In 2022 the Byron Bay-based metalcore band In Hearts Wake released a documentary, Green Is the New Black, chronicling their efforts to produce a carbon-neutral album and significantly reduce their touring footprint. Speaking to Guardian Australia straight from weeding on his northern rivers property, their frontman, Jake Taylor, says a respect for nature is “embedded in the themes of our work” and bemoans “the ashtray mentality” threatening local spots including Killen Falls.
The documentary, available for free online, follows the band as they dissect every part of their process, including ditching plastic pool toys from their shows and replacing non-biodegradable confetti with “leaf-fetti” made from hedge clippings and dried leaves. (While novel, Taylor admits the latter was “not sustainable in terms of people’s allergies”.)

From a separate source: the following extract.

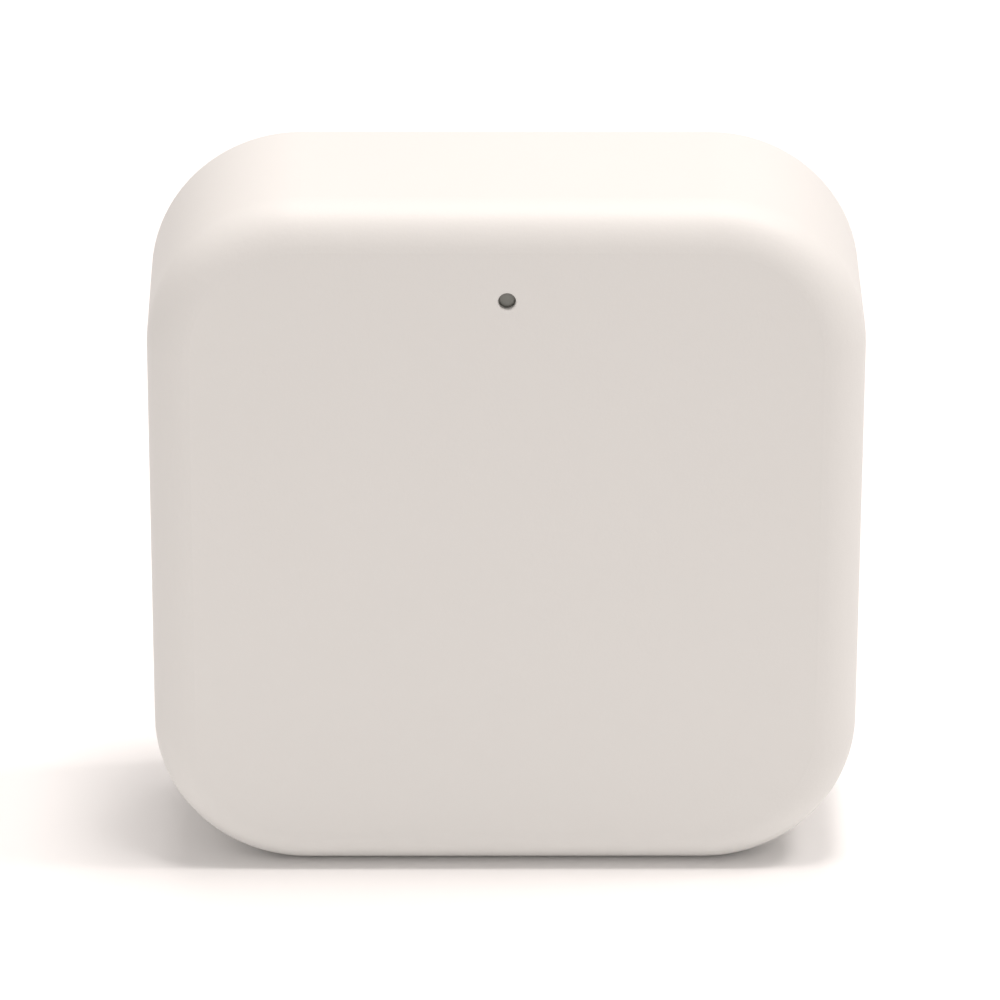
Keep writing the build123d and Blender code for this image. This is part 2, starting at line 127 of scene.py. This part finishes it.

“When it came out, there was virtually no one having these discussions,” he says of the film. “There was so much innocence around the exploration of it all, and less eye-rolling from people who weren’t on the same page.” In 2025 their ethos is simple: “We just do the best we can without being so militant that it’s not fun for anyone.”
In a report released by Green Music Australia in July, it was estimated that live music venues in NSW could save $1.53m annually and cut emissions by more than 70,000 tonnes if they implemented climate-friendly recommendations. “Anything that reduces your energy consumption is going to have a positive financial benefit and, in equal terms, reduce your emissions,” says Green Music Australia’s chief executive, Berish Bilander.
The report’s recommendations include buying renewable energy from government-accredited sources; building meaningful relationships with First Nations artists, staff and local elders and including them in discussions about sustainability; offering audiences incentives for using low-emissions travel; and supplying shared equipment, such as drum kits and amplifiers, to reduce transport emissions.
Green Music Australia has also piloted a “green venue” certification – the first of its kind in the country – which it hopes to roll out nationwide, enabling artists to map more sustainable tours through accredited venues.
All of the artists say perfection shouldn’t be the goal of climate action. “If you start boasting about something online, the first thing someone’s going to say is, ‘Well, how did you get over to Europe?’” Leimbach says. “Admitting you’re a hypocrite” is the best defence.
Lenffer frames the challenge in gentler terms. “We participate in a structure that is still weighted in favour of fossil fuel power,” she says. “You’re doomed before you start if you go in with a perfectionist mindset.
“You need to go in with a something-is-better-than-nothing mindset and then scaffold impact, step by step, from that starting point.”